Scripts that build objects
• • • • • • •
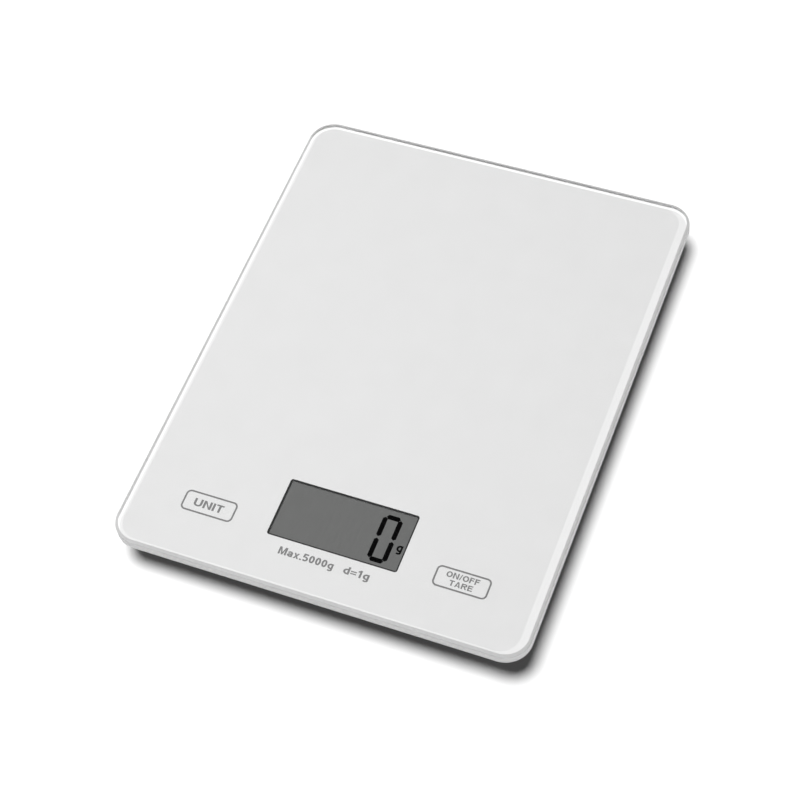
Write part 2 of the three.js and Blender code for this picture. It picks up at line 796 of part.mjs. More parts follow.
put(base, "coin_cell_can", FINISH.steel, coinCan());
put(base, "coin_cell_seal", FINISH.blackWire, coinSeal());
put(base, "coin_cell_cap", FINISH.steel, coinCap());
put(base, "battery_contact_negative", FINISH.steel, negativeContact());
put(base, "battery_contact_positive", FINISH.steel, positiveContact());

// ---------------------------------------------------------------- wiring

const curveThrough = (points) =>
  new THREE.CatmullRomCurve3(points.map((p) => new THREE.Vector3(...p)), false, "centripetal");

const WIRE = 0.5; // radius of a battery wire over its insulation
const CABLE = 0.4; // radius of each gauge wire

// A battery wire: down from its contact, along the floor, and up to the board.
function batteryWire(side) {
  const floor = Z_FLOOR + WIRE + 0.3;
  return along(
    curveThrough([
      [side * 20.3, COIN.y, 7.4],
      [side * 20.3, COIN.y, 6.4],
      [side * 20.8, COIN.y - 1.4, 5],
      [side * 21.4, COIN.y - 4.5, floor + 0.1],
      [side * 21.8, COIN.y - 10, floor],
      [side * 21.8, 20, floor],
      [side * 21, -10, floor],
      [side * 20.2, -40, floor],
      [side * 20, -47, floor],
      [side * 20, -50, floor + 0.4],
      [side * 20, -51, Z_BOARD_UNDER - 0.8],
      [side * 20, -51, Z_BOARD_UNDER - 0.1],
    ]),
    ngon(WIRE, 6),
    44,
  );
}

// The small board on the side of the beam, over its fixed end, where the gauge wires end.
const TERMINAL = { x: CELL.width / 2 + GAP, thick: 0.8, y0: 11, y1: 19, z0: 4.9, z1: 8.5 };

function terminalBoard() {
  const { x, thick, y0, y1, z0, z1 } = TERMINAL;
  const pads = [0, 1, 2, 3].map((i) => {
    const z = z0 + 0.25 + i * 0.85;
    return box([x + thick - 0.1, y1 - 2, z], [x + thick + 0.15, y1 - 0.6, z + 0.55]);
  });
  return shaped(box([x, y0, z0], [x + thick, y1, z1]), pads);
}

// Four thin wires laid together, seen from the end: the outer arcs of four circles that just join.
function fourWires(radius) {
  const shape = new THREE.Shape();
  const join = 1.08; // how much fatter than touching circles these are
  const reach = 0.75 * Math.PI - Math.acos(1 / join);
  for (let i = 0; i < 4; i += 1) {
    const middle = (i + 0.5) * (Math.PI / 2);
    const [x, y] = [Math.cos(middle), Math.sin(middle)].map((c) => c * radius * Math.SQRT2);
    shape.absarc(x, y, radius * join, middle - reach, middle + reach);
  }
  return shape;
}

// The gauge wires run from the terminal board along the beam and the floor, and end under the board.
function gaugeCable() {
  const lay = 2.4 * CABLE;
  return along(
    curveThrough([
      [TERMINAL.x + TERMINAL.thick + lay + 0.1, TERMINAL.y0 + 4.5, 6.6],
      [TERMINAL.x + TERMINAL.thick + lay + 0.1, TERMINAL.y0 - 4, 6.2],
      [8.4, -10, 5.2],
      [9, -25, Z_FLOOR + lay + 0.2],
      [9.5, -40, Z_FLOOR + lay + 0.2],
      [9.5, -47, Z_FLOOR + lay + 0.3],
      [9.5, -51, Z_BOARD_UNDER - lay - 0.1],
      [9.5, -54, Z_BOARD_UNDER - lay - 0.1],
    ]),
    fourWires(CABLE),
    22,
  );
}

put(base, "terminal_board", FINISH.board, terminalBoard());
put(base, "gauge_cable", FINISH.greyCable, gaugeCable());
put(base, "battery_wire_negative", FINISH.blackWire, batteryWire(-1));
put(base, "battery_wire_positive", FINISH.redWire, batteryWire(1));

// ---------------------------------------------------------------- battery door

// A plate with two tongues at its front edge and a sprung catch at its back edge.
function batteryDoor() {
  const [front, back] = [DOOR.front + DOOR.gap, DOOR.front + DOOR.length - DOOR.gap];
  const half = DOOR.width / 2 - DOOR.gap;
  const top = Z_BASE + DOOR.thick;
  const plan = roundedRect(2 * half, back - front, 0.6, 0, (front + back) / 2);
  const tongues = [-9, 9].flatMap((x) => [
    box([x - 2.5, front, top - 0.5], [x + 2.5, front + 1.2, Z_FLOOR + 0.9]),
    box([x - 2.5, front - 1.45, Z_FLOOR + 0.1], [x + 2.5, front + 1.2, Z_FLOOR + 0.9]),
  ]);
  const pads = [-5, 5].map((x) => box([x - 0.5, COIN.y - 6, top - 0.2], [x + 0.5, COIN.y + 6, top + 0.4]));
  const catchLine = [
    [back - 5.2, top - 0.4],
    [back - 5.2, 5.6],
    [back - 4.8, 6.5],
    [back - 4, 6.9],
    [back - 3.1, 6.9],
    [back - 2.3, 6.5],
    [back - 1.9, 5.6],
    [back - 1.9, 2.1],
  ];
  const leaf = acrossX(stripOutline(catchLine, 0.9), -4.6, 4.6);
  const grip = box([-4.6, back - 2.35, Z_BASE], [4.6, back, Z_BASE + 0.9]);
  const nib = acrossX(
    outline([
      [back - 1.6, 3.6],
      [back - 1.6, 4.8],
      [back - 0.9, 3.6],
    ]),
    -4.6,
    4.6,
  );
  return shaped(
    shaped(slab(plan, Z_BASE, top), [], [box([-5.2, back - 3.4, 0], [5.2, back + 1, top + 1])]),
    [...tongues, ...pads, leaf, grip, nib],
  );
}

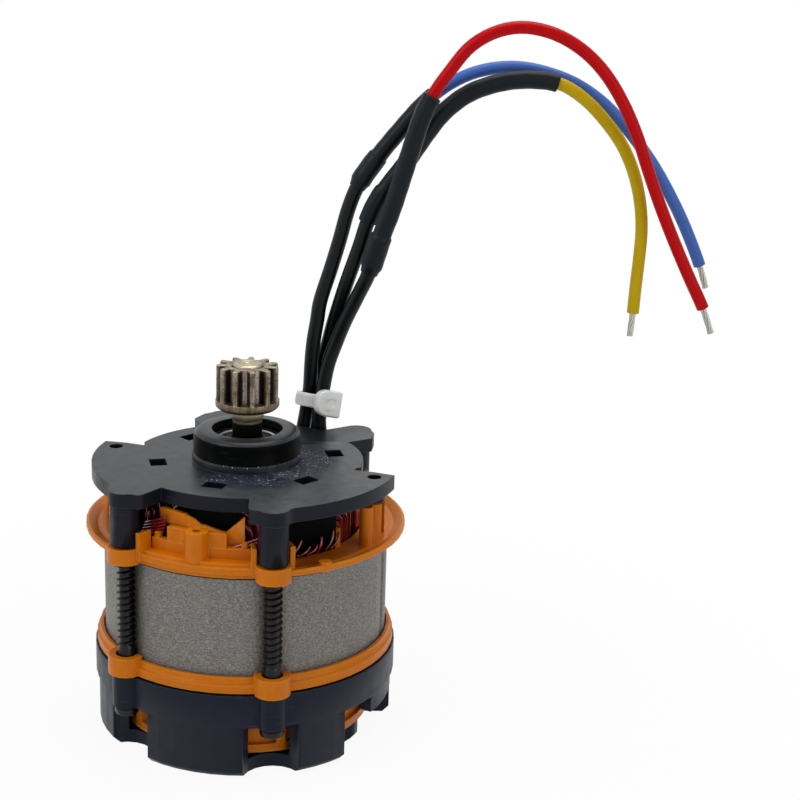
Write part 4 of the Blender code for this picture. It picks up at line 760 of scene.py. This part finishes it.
def sleeve(route, start, shoulder, end, wide, slim, seed):
    """A shrunk sleeve: full over the splice and slimmer past it. A wide one is drawn in below the splice."""
    wander = random.Random(seed)
    phases = [wander.uniform(0, 6.28) for _ in range(4)]

    def shape(along, turn):
        crease = 0.012 * sin(2.1 * along + phases[0] + 1.5 * sin(turn + phases[1]))
        flat = 0.03 * cos(2 * turn + phases[2] + 0.05 * along)
        return 1.0 + crease + flat

    rest = LEAD_R + 0.1
    open_mouth = wide - slim < 0.2
    if open_mouth:
        stops = [(start + 0.9, LEAD_R + 0.03), (start + 0.1, wide - 0.16), (start, wide - 0.06)]
        stops += [(start + 0.1, wide), (start + 0.6, wide + 0.02)]
    else:
        stops = [(start, rest), (start + 0.05, rest + 0.12), (start + 0.4, rest + 0.16)]
        stops += [(start + 0.9, 0.4 * rest + 0.6 * wide), (start + 1.3, wide - 0.03)]
    stops += [(s, wide) for s in spaced(start + 2.0, shoulder - 0.5, 0.6)]
    stops += [(shoulder, wide - 0.03), (shoulder + 0.2, 0.3 * wide + 0.7 * slim), (shoulder + 0.5, slim)]
    stops += [(s, slim) for s in spaced(shoulder + 1.5, end - 0.35, 0.7)]
    stops += [(end - 0.1, slim + 0.02), (end, slim - 0.05), (end + 0.01, COLOURED_R - 0.04)]
    return skin(route, [(*stop, 0) for stop in stops], 28, shape)


# Each lead: its route, where its sleeve starts, steps in and ends, the sleeve's two radii, where the
# core is bare, and the nodes that its sleeve stands for.
LEADS = {
    "blue": (BLUE_ROUTE, 53.5, 60.0, 74.2, 1.85, 1.55, 140.2, ("blue_sleeve",)),
    "yellow": (YELLOW_ROUTE, 49.3, 55.3, 93.0, 1.66, 1.5, 138.9, ("yellow_sleeve",)),
    "red": (RED_ROUTE, 40.5, 47.5, 73.0, 1.85, 1.58, 153.7, ("red_splice", "red_sleeve")),
}


def leads():
    for number, (colour, facts) in enumerate(LEADS.items()):
        points, start, shoulder, end, wide, slim, bare, sleeve_nodes = facts
        route = Route([lead_place(*p) for p in points])
        skins = ("lead_black", f"wire_{colour}", "tinned_copper")
        nodes = (f"{colour}_black_lead", f"{colour}_lead")
        wire = piece(f"{colour}_wire", insulation(route, end, bare), skins[1], nodes, 40.0, skins)
        tip = piece(f"{colour}_strands", bare_strands(route, bare), "tinned_copper", (f"{colour}_bare_end",))
        cover = sleeve(route, start, shoulder, end, wide, slim, number)
        wrap = piece(f"{colour}_shrink", cover, "sleeve_black", sleeve_nodes, 50.0)
        path = [p * MM for p in route.places[::3]]
        if (path[-1] - route.places[-1] * MM).length > 1e-6:
            path.append(route.places[-1] * MM)


def turn_about(axis, angle):
    return Matrix.Rotation(radians(angle), 4, axis)


TIE_PLACE = (12.2, 20.384, 50.85)
TIE_RIBS = 40


def tie_strap(inner, band, width, squeeze):
    """The strap: a ring with fine ribs across it, squeezed to an oval."""
    half = width / 2
    outer = inner + band
    section = [
        (inner, -half + 0.25), (inner + 0.12, -half), (outer - 0.15, -half), (outer, -half + 0.2),
        (outer, half - 0.2), (outer - 0.15, half), (inner + 0.12, half), (inner, half - 0.25),
    ]
    ribs = []
    for i in range(TIE_RIBS):
        middle, reach = 360.0 / TIE_RIBS * i, 1.7
        ribs.append(lofted([
            [polar(outer + 0.08, middle + share * reach, z) for share in (-1, 1)]
            + [polar(outer - 0.1, middle + share * reach, z) for share in (1, -1)]
            for z in (-half + 0.5, half - 0.5)
        ]))
    strap = joined(turned(section, 72), *ribs)
    bmesh.ops.scale(strap, vec=(squeeze, 1, 1), verts=strap.verts)
    return strap


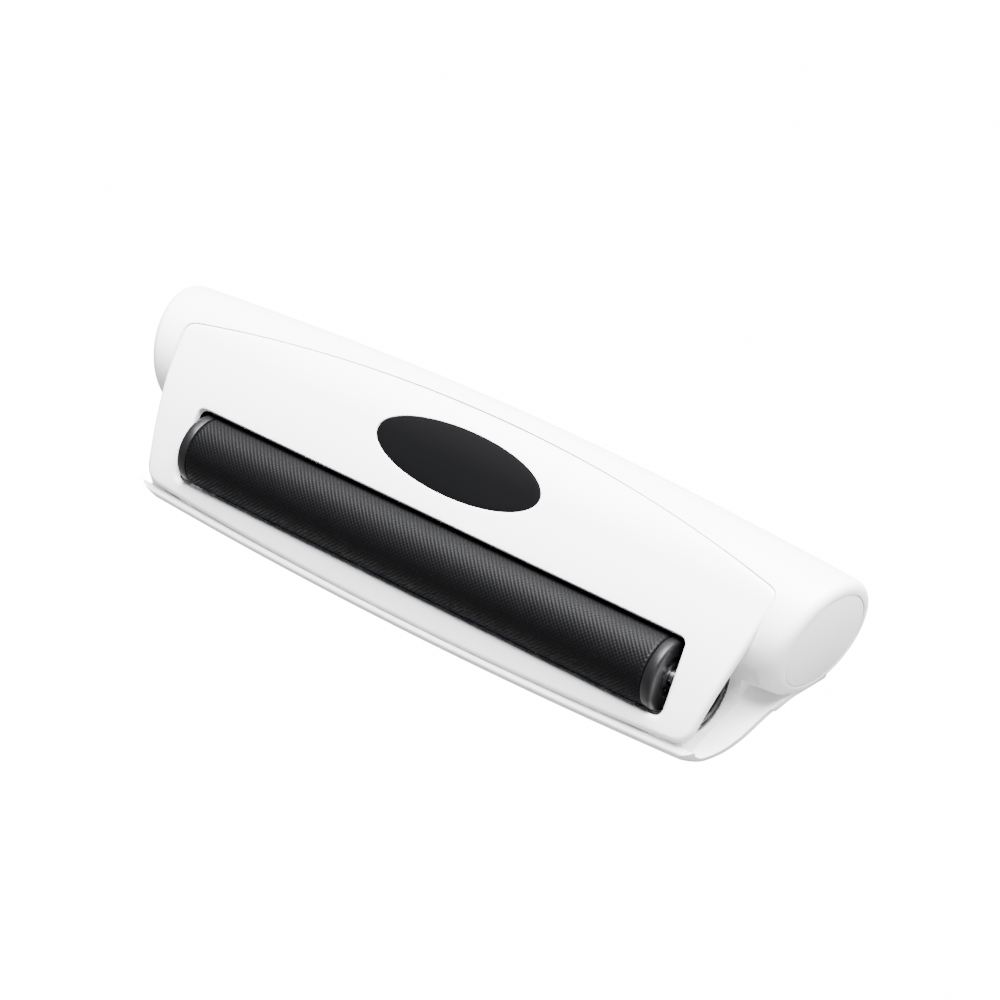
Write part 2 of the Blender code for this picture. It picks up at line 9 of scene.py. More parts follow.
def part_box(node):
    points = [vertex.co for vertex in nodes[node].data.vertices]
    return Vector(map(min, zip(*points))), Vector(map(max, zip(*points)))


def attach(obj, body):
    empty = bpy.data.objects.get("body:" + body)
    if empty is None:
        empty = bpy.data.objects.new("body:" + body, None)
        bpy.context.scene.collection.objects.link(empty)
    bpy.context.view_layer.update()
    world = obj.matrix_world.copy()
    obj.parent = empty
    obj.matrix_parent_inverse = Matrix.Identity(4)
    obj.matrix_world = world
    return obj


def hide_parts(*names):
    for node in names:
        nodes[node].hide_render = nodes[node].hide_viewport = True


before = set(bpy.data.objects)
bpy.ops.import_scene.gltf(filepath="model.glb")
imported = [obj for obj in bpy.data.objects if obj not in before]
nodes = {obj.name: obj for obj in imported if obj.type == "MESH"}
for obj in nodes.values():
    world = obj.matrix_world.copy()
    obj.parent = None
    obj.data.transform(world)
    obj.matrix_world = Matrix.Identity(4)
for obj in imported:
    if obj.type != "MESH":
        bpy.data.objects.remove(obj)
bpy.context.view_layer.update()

# The object's own frame: x along the roller, u from nose to barrel, n out of the cover, mm
mm = 0.001
body = {"endX": 87.0, "endSlant": 0.2236, "height": 13.9, "depth": 17.5, "bow": 0.00051,
        "wall": 1.8, "gap": 0.3, "seam": 0.12, "rimRound": 2.4}
trayLine = [(-6.0, -26.5), (-9.6, -23.6), (-13.5, -20.4), (-16.5, -19.0), (-19.5, -17.9),
            (-23.0, -16.9), (-27.0, -16.1), (-31.0, -15.6), (-33.8, -14.9), (-35.4, -13.7),
            (-36.05, -12.0), (-36.1, -10.0), (-35.7, -8.3)]
bodySide = [(91.0, 18.0), (83.4, -13.6), (82.1, -16.8), (80.5, -22.9), (79.4, -25.9),
            (77.9, -28.7), (76.2, -31.0), (74.5, -32.8), (72.2, -34.0), (69.0, -35.2),
            (64.0, -37.5)]
bulkheadOuter = [(75.3, 20.0), (75.3, -19.0), (73.2, -28.0), (72.3, -33.0), (71.6, -40.0)]
bulkheadWall = 3.8
noseBow = 1.95
noseTop = -8.3
cover = {"wall": 1.8, "radius": 80.0, "rearMiddle": 12.8, "rearCorner": (79.4, 3.5),
         "side": [(78.3, -7.0), (76.8, -15.5), (74.9, -25.0)], "frontCorner": (73.7, -31.7),
         "frontMiddle": -34.4, "rearRound": 3.0, "frontRound": 5.0, "edgeRound": 0.9}
window = {"half": 66.0, "rear": -12.45, "front": -28.8, "round": 2.2, "crisp": 0.3,
          "soft": 1.6, "softStart": 3.0, "softRun": 9.0}
roller = {"u": -20.3, "n": -6.2, "radius": 8.0, "half": 64.3, "capWidth": 2.8, "sleeveWall": 1.3,
          "around": 48, "pitch": 1.05, "knurlDepth": 0.34, "perPitch": 4}
button = {"half": 21.67, "wide": 7.33, "recess": 0.15, "thick": 1.6, "edgeRound": 0.3,
          "holeRound": 0.2}
disc = {"radius": 11.3, "thick": 1.8}
rest = {"angle": math.radians(23.784)}

# The axle's middle is a known point of both frames, so it gives the shift between them.
turnUp = Matrix.Rotation(rest["angle"], 4, "X")
low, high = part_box("roller_axle")
axleWorld = (Vector(low) + Vector(high)) / 2
axleOwn = Vector((0.0, roller["u"], roller["n"])) * mm
toWorld = Matrix.Translation(axleWorld - turnUp @ axleOwn) @ turnUp
print("frame ready", [round(v, 5) for v in toWorld.translation])


# materials
# sRGB hex to linear
def linear(hexColour):
    out = []
    for i in (0, 2, 4):
        value = int(hexColour[i:i + 2], 16) / 255
        out.append(value / 12.92 if value <= 0.04045 else ((value + 0.055) / 1.055) ** 2.4)
    return (*out, 1.0)


# One shader node with its settings, its constants and its incoming links
def addNode(tree, kind, settings=None, links=None):
    node = tree.nodes.new(kind)
    for key, value in (settings or {}).items():
        if hasattr(node, key):
            setattr(node, key, value)
        else:
            node.inputs[key].default_value = value
    for socket, source in (links or {}).items():
        tree.links.new(source, node.inputs[socket])
    return node


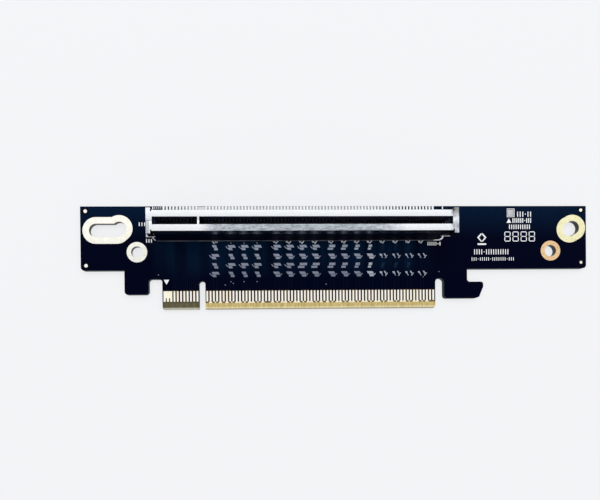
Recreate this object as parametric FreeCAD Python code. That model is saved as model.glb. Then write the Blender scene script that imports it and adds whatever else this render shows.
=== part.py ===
import FreeCAD, Part
import math
import os

# A riser card for a flat server: a black circuit board that plugs into a motherboard slot by its
# long row of edge fingers, and carries one card slot in a folded steel shell on its front face.
# The board lies flat. X runs along the card, Y from the finger edge to the top edge, Z up out of
# the front face. The origin is the middle of the card's outline, on its back face. Millimetres.

# ---- Board outline. Depths are measured down from the top edge ------------------------------
board_length = 156.8
board_height = 31.5
board_thickness = 1.57
band_height = 19.5
outer_corner_radius = 1.1
mask_thickness = 0.05

# ---- Contact grid shared by the edge fingers and the slot -------------------------------------
contact_pitch = 1.0
short_count = 11
long_count = 71
key_gap_pitches = 3
contact_1_from_left = 25.2

# ---- Finger tongue ------------------------------------------------------------------------------
tongue_side_margin = 0.65
tongue_corner_radius = 0.5
key_notch_width = 1.9
key_notch_top = 22.9
key_notch_end_flat = 0.02
bevel_angle = 20.0
bevel_length = 1.35
finger_top = 25.9
finger_length = 3.2
finger_width = 0.66
power_finger_count = 3
power_bar_length = 2.1
mask_edge_above_fingers = 0.25

# ---- Block and notch left of the tongue, notch and hook right of it ----------------------------
left_notch_width = 4.15
left_notch_top = 22.2
left_notch_radius = 1.0
left_block_width = 7.3
left_block_bottom = 26.9
block_corner_radius = 1.0
right_notch_width = 2.8
right_notch_top = 22.4
right_notch_radius = 1.2
hook_bottom = 28.6
hook_neck_width = 7.25
hook_reach = 5.1
hook_top = 23.5
hook_tip_radius = 0.8
hook_inner_radius = 0.9
hook_toe_length = 2.4
hook_toe_height = 3.6
hook_step_length = 1.1
hook_step_height = 0.4

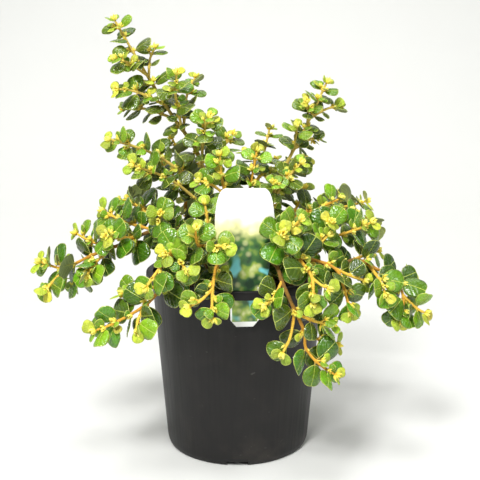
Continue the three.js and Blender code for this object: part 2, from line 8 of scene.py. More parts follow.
import bpy
import numpy as np
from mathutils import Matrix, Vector


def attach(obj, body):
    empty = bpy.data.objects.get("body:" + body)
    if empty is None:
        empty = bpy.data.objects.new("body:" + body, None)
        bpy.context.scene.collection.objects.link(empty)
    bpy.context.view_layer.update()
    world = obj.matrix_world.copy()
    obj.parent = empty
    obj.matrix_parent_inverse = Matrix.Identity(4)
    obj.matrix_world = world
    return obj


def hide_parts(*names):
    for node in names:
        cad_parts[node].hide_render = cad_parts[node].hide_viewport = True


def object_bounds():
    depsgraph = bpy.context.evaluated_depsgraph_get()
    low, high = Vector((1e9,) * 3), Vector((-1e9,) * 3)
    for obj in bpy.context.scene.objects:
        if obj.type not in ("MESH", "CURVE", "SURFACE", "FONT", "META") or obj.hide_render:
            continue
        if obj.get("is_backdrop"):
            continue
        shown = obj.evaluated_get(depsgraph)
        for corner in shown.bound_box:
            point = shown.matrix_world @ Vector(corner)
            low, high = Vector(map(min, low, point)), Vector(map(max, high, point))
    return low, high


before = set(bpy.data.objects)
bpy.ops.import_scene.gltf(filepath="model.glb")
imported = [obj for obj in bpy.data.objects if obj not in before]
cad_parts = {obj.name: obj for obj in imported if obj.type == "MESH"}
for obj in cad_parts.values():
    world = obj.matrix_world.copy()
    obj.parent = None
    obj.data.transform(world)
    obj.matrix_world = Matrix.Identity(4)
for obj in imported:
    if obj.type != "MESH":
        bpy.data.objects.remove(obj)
size_at_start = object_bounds()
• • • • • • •
▶ **Goal**: Give the count of lines in the listing that hold the word "FreeCAD", with no other text.

▶ **Task solution**: 2